SHORT EXERCISE:
Extract every record, keeping each one exactly as it is.

:::

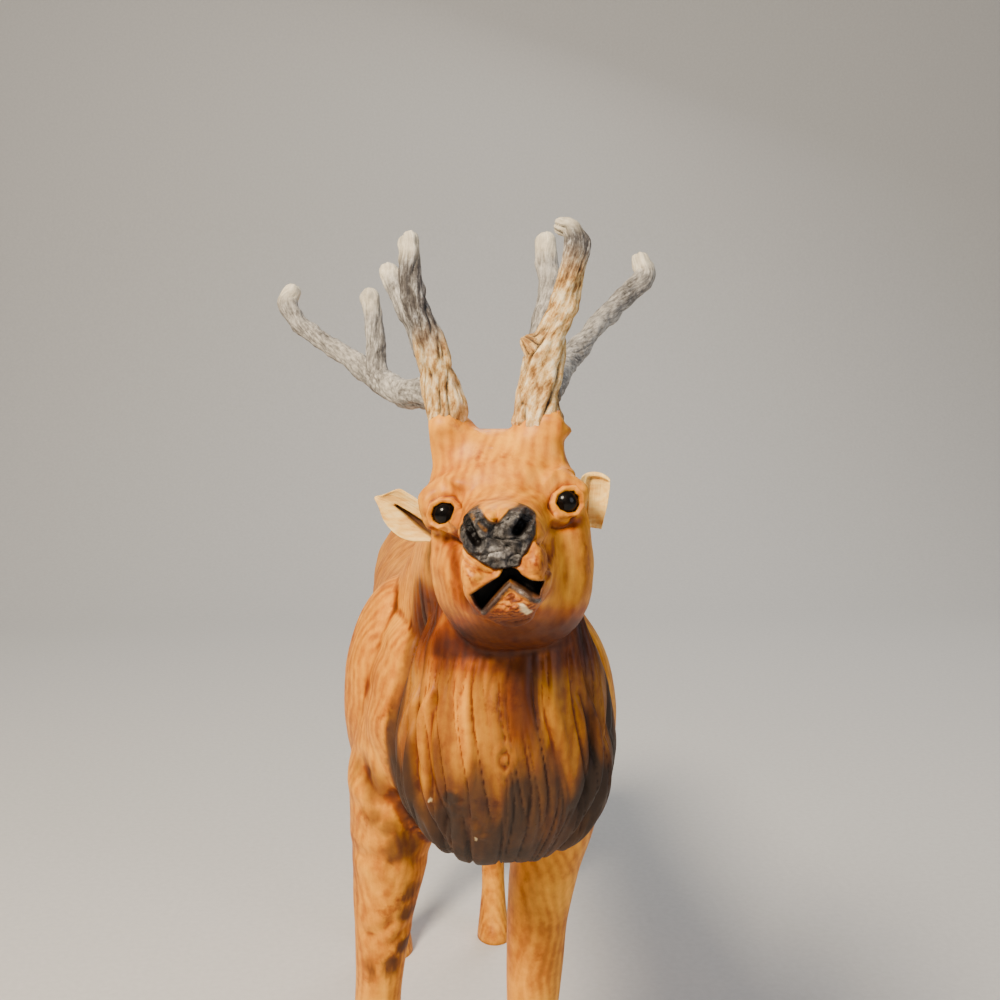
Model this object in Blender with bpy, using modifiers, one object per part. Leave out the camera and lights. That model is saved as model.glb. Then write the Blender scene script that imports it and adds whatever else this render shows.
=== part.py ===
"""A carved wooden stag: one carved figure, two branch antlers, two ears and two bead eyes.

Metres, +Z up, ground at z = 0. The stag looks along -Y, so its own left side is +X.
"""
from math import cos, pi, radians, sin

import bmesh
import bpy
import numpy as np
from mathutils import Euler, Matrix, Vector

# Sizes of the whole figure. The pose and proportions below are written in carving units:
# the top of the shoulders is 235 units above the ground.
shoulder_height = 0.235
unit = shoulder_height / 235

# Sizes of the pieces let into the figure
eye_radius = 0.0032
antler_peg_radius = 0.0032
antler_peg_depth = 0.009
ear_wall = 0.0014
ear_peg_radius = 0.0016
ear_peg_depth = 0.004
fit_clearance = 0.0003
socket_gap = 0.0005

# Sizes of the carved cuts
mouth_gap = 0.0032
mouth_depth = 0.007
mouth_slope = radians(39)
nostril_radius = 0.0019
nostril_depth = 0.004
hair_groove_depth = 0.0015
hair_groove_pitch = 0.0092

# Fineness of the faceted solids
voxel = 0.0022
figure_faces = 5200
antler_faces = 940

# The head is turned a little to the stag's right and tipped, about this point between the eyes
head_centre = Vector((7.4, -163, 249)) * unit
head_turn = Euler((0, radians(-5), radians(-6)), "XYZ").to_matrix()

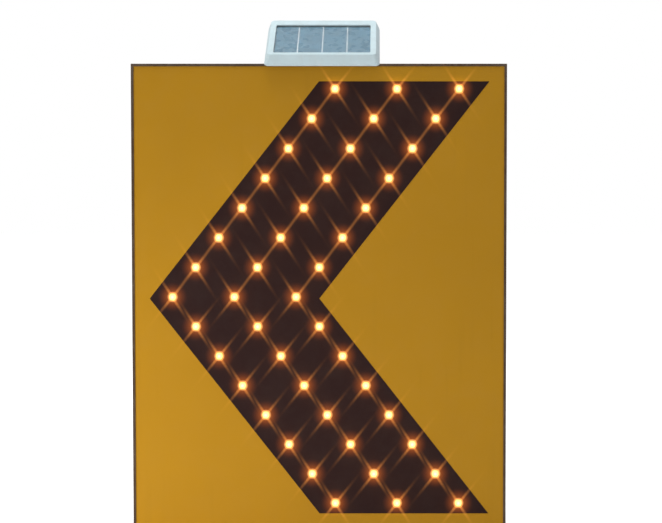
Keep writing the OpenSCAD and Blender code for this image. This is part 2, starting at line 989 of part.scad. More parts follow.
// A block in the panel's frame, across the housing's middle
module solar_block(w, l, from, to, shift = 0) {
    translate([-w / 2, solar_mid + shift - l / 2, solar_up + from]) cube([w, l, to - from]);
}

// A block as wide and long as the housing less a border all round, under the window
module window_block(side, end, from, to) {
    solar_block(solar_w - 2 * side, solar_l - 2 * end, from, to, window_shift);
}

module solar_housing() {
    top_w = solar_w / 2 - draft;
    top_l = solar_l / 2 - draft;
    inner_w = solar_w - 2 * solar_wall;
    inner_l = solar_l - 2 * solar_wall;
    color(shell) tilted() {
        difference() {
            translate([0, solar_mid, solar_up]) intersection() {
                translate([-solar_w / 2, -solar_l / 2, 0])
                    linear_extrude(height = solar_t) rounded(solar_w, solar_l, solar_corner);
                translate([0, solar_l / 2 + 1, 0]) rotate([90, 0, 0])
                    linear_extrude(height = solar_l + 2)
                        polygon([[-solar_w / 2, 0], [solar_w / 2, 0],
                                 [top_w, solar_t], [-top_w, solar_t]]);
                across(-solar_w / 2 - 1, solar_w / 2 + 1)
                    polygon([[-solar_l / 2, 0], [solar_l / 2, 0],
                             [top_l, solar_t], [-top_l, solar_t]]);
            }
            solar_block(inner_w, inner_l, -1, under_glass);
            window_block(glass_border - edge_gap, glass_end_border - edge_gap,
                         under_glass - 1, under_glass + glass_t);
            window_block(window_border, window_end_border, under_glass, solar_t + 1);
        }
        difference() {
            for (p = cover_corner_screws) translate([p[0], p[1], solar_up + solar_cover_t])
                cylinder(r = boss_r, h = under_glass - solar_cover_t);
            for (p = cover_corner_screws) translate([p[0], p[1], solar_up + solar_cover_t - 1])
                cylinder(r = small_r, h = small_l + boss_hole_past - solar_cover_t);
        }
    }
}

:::

EXERCISE ANSWER:
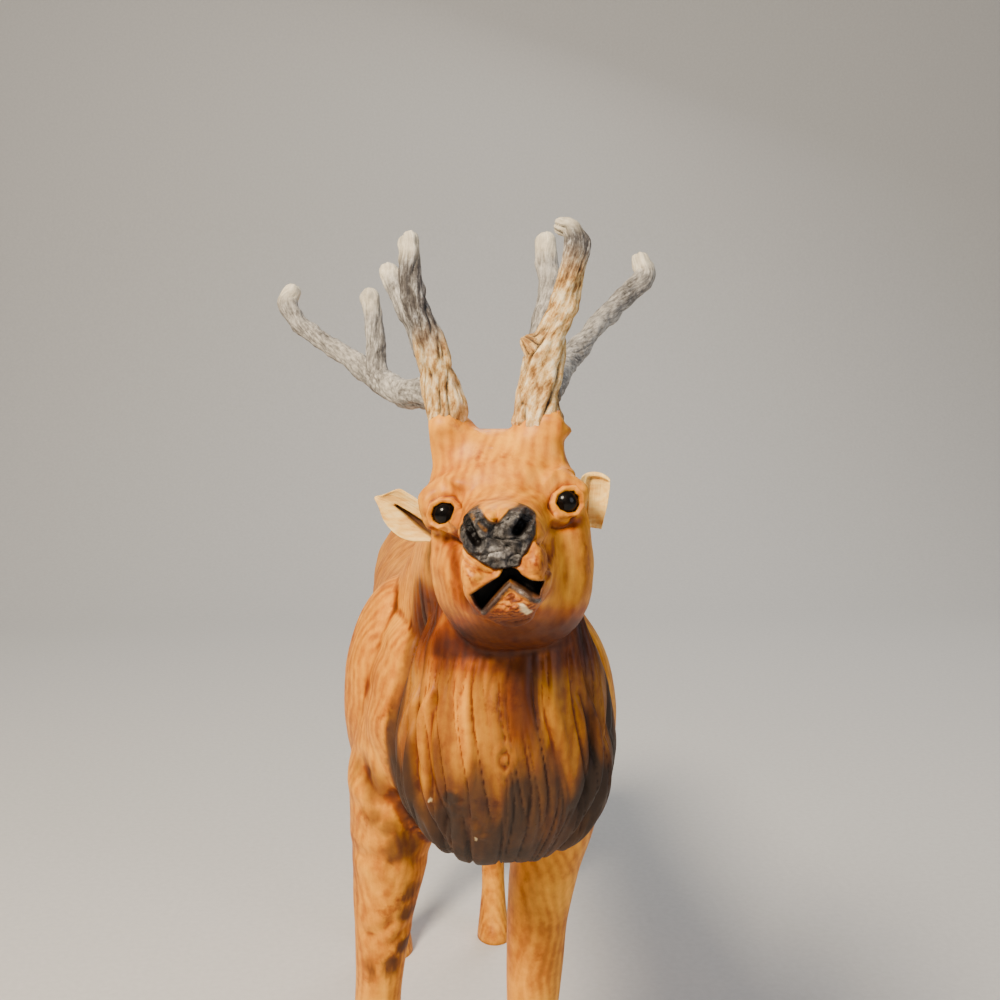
Model this object in Blender with bpy, using modifiers, one object per part. Leave out the camera and lights. That model is saved as model.glb. Then write the Blender scene script that imports it and adds whatever else this render shows.
=== part.py ===
"""A carved wooden stag: one carved figure, two branch antlers, two ears and two bead eyes.

Metres, +Z up, ground at z = 0. The stag looks along -Y, so its own left side is +X.
"""
from math import cos, pi, radians, sin

import bmesh
import bpy
import numpy as np
from mathutils import Euler, Matrix, Vector

# Sizes of the whole figure. The pose and proportions below are written in carving units:
# the top of the shoulders is 235 units above the ground.
shoulder_height = 0.235
unit = shoulder_height / 235

# Sizes of the pieces let into the figure
eye_radius = 0.0032
antler_peg_radius = 0.0032
antler_peg_depth = 0.009
ear_wall = 0.0014
ear_peg_radius = 0.0016
ear_peg_depth = 0.004
fit_clearance = 0.0003
socket_gap = 0.0005

# Sizes of the carved cuts
mouth_gap = 0.0032
mouth_depth = 0.007
mouth_slope = radians(39)
nostril_radius = 0.0019
nostril_depth = 0.004
hair_groove_depth = 0.0015
hair_groove_pitch = 0.0092

# Fineness of the faceted solids
voxel = 0.0022
figure_faces = 5200
antler_faces = 940

# The head is turned a little to the stag's right and tipped, about this point between the eyes
head_centre = Vector((7.4, -163, 249)) * unit
head_turn = Euler((0, radians(-5), radians(-6)), "XYZ").to_matrix()

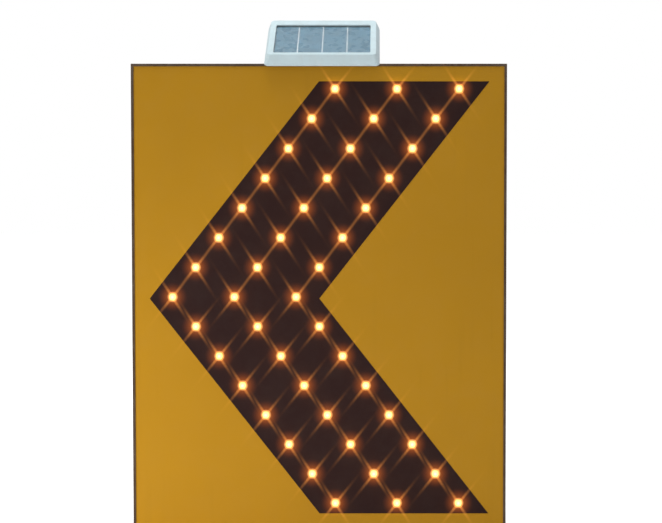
Keep writing the OpenSCAD and Blender code for this image. This is part 2, starting at line 989 of part.scad. More parts follow.
// A block in the panel's frame, across the housing's middle
module solar_block(w, l, from, to, shift = 0) {
    translate([-w / 2, solar_mid + shift - l / 2, solar_up + from]) cube([w, l, to - from]);
}

// A block as wide and long as the housing less a border all round, under the window
module window_block(side, end, from, to) {
    solar_block(solar_w - 2 * side, solar_l - 2 * end, from, to, window_shift);
}

module solar_housing() {
    top_w = solar_w / 2 - draft;
    top_l = solar_l / 2 - draft;
    inner_w = solar_w - 2 * solar_wall;
    inner_l = solar_l - 2 * solar_wall;
    color(shell) tilted() {
        difference() {
            translate([0, solar_mid, solar_up]) intersection() {
                translate([-solar_w / 2, -solar_l / 2, 0])
                    linear_extrude(height = solar_t) rounded(solar_w, solar_l, solar_corner);
                translate([0, solar_l / 2 + 1, 0]) rotate([90, 0, 0])
                    linear_extrude(height = solar_l + 2)
                        polygon([[-solar_w / 2, 0], [solar_w / 2, 0],
                                 [top_w, solar_t], [-top_w, solar_t]]);
                across(-solar_w / 2 - 1, solar_w / 2 + 1)
                    polygon([[-solar_l / 2, 0], [solar_l / 2, 0],
                             [top_l, solar_t], [-top_l, solar_t]]);
            }
            solar_block(inner_w, inner_l, -1, under_glass);
            window_block(glass_border - edge_gap, glass_end_border - edge_gap,
                         under_glass - 1, under_glass + glass_t);
            window_block(window_border, window_end_border, under_glass, solar_t + 1);
        }
        difference() {
            for (p = cover_corner_screws) translate([p[0], p[1], solar_up + solar_cover_t])
                cylinder(r = boss_r, h = under_glass - solar_cover_t);
            for (p = cover_corner_screws) translate([p[0], p[1], solar_up + solar_cover_t - 1])
                cylinder(r = small_r, h = small_l + boss_hole_past - solar_cover_t);
        }
    }
}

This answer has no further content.